The problem is that it oversimplifies the complex reaction to evolution in the larger Muslim world. The picture is by no means rosy. But, to isolate the reaction to Yahya is like creating a profile of a typical Muslim by spending all of your time in Istanbul. Sure, you will get a profile - but it will be a mistake to call it the profile. [Nothing wrong with Istanbul - I love it! I'm making a different point here :) ]

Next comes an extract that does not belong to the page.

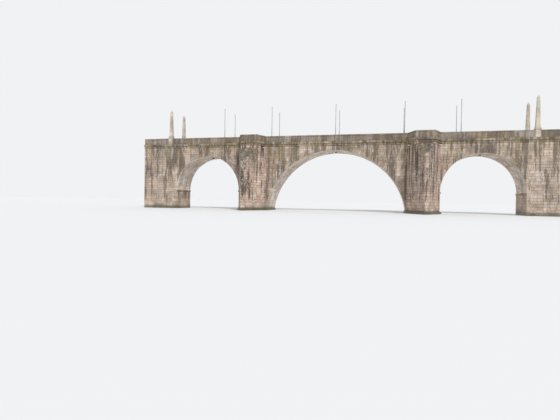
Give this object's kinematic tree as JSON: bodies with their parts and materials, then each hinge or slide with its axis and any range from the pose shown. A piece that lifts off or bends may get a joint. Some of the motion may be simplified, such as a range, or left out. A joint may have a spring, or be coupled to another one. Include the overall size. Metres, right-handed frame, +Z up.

Here are two examples where Yahya is covered. While they both mention his legal troubles, neither brought up the egregious errors in his Atlas of Creation. The specific are not important. What is important to highlight is the nature of these mistakes - mistakes that even a high school kid will be ashamed to make. In any here is a report from Australia:
And here is an article by Steve Paulson in Slate. In fact, Steve is aware of some of the pitfalls associated with covering Yahya:
Yes, and articles like this may be helping them fill this vacuum (ok - this may be a bit too harsh - but this is indeed how Yahya spins this coverage). If we do cover Yahya, it is important that we focus on how really bad his science is (Dawkins did this wonderfully here) - and that he only represents a particular context in the larger Muslim world [to be fair, Paulson did bring up Turkish politics when addressing Yahya's creationism]. What is important is to highlight that there are varieties of responses to evolution in the Muslim world - some accept evolution, many reject it. One may have to travel a bit farther than Istanbul to see the full spectrum of Muslim reactions to evolution.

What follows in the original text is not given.